If media can go anywhere, should research be somewhere?
In the past, media policy studies have tended to focus on political economy questions of ownership, distribution, the state, governance, commodification and technological growth (Golding and Murdock 1991, McQuail and Siune 1998), questions of the public sphere, democracy, citizenship and freedom of speech (Habermas 1989, McQuail 1994, Miller 1996, Murdock, 1992), or the audience, viewer and consumer (Hartley 1988, Livingstone 1996, Alasuutari 1998, Wicks 2000). Yet, since the turn of the century scholarship has begun to realise the limits of its reach into influencing policy (Friedman 2008, Simpson et al. 2015). What is the social demand we need to research and how should it be done? How much entertainment is needed before a critical mass of finite resources is exhausted? What is the impact of media production, distribution and consumption upon spaces, places, natural resources and environments? How can ‘natural’ environments and events communicate their non-human experience through media, data and new kinds of sensing and ambient technologies? What are our media needs (really), are they being met and if so by whom, and if not, why not? What new kinds of global citizenship grow out of media creativity, activism, popular cultural heritage, social networks and environmental politics? If media are both structuring and agentic then new ways of mapping, tracking, mining, modelling, working through and across media histories, practices, technologies and industries are needed alongside considerations of representation, textuality, discourse and communication. This means inter-disciplinary working scaled up, across, between as well as working down into the vernacular.

It may be time to re-tool
Quite some time ago, Raboy et al (2001, 101) argued that to make a policy intervention in this area then we cannot simply ‘be injected into policy work’ for ‘the trajectory from living room couch to policy chambers requires that the question of how the relationship between audience and text is negotiated be restated in rather different terms’. There are media and cultural infrastructures built into our communication systems that have been ignored and are now being overlaid with new layers of hard engineering and soft politics every day, occupying old and new territories, traversing and consolidating national state containers. There are also those entrepreneurial individuals who may put the question of the relationship of the audience to the text to one side to create a media world of their own choosing, carrying it around with them, and calling upon a much wider range of powerful organisations and networks to mediatize every aspect of their civic life, from finance to football, food-water-energy to film, from journalism to activism and so on. Are cultures still delivered to audiences, like water, electricity and food?

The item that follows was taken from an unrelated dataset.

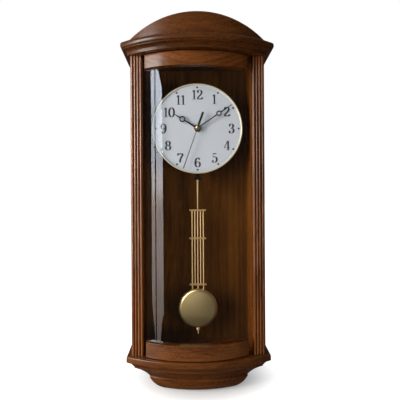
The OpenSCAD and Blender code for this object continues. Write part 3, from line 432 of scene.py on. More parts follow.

Daylighting our media research and teaching
These are some of the questions the Centre for Cultural and Media Policy Studies is committed to researching and teaching. In daylighting what we have been doing for a while, we see the inclusion of the word ‘media’ in our Centre name as a significant development that addresses how we have been working in areas of media, culture and communications research and scholarship, how media policy is not to be collapsed into cultural policy and has distinctive features that need attention. CCMPS, through its Masters courses, PhD supervision and research culture, attends to key issues often forgotten in the field of media research and teaching more generally, and asks critical questions for those producing entertainment media for industries. In practice, we have been teaching media for some time but within a cultural policy context, and the new name is not so much an indication of a change of emphasis or direction as an acknowledgement of how our practice continually mirrors and aligns with contemporary practice as well as cultural and behavioural shifts.

We seek to push media research further into pragmatic policy debates and discussions across a range of disciplines and sectors by understanding what people ‘do’ with media and culture, rather than only what is done to them, and what media do to people, places, and practices, including how media develop out of materials, environments and resources. For example, our work aims to explore the ways pre-mediatic materialities (Parikka 2014,) and the afterlives of media (Gabrys 2011, Miller and Maxwell 2012, Starosielski and Walker 2015, Cubitt 2017) feed into media policy and practice. We will be looking, in particular, to consolidate the following media themes as part of our teaching and research programmes:

  • media and cultural infra-structures, labour, resource-risk and resilience
  • cultural and political economies of media and cultural entertainment
  • eco-criticism and media-environmental studies
  • entrepreneurship and media management
  • creative media and non-commercial media practices
  • storytelling, media narratives, and performance
  • mnemonics, archives and media heritage

In Bell and Oakley’s Cultural Policy(2015, 157-158) book, they signal a need for cultural policy to move into new directions such that culture is not seen only as the context in which policy acts but that culture acts on policy (and, we would say, increasingly through uses of media):

Rather than seeing culture as a resource to be used economically, as the creative economy of cultural industries traditions generally do, the argument would be to see “economic” resources from water to housing to green spaces in cultural terms, to help understand what they mean to people and hence how they can be valued in terms other than the economic – or through a radical rewriting of the definition of the economic.

CCMPS is exploring how we can re-write what is valuable about media, not simply in terms of economics, politics and entertainment, but in terms of heritage, wellbeing, affect, materiality, or sense of place, environment, and connected-ness to landscape, natural resources and new forms of identity and rights.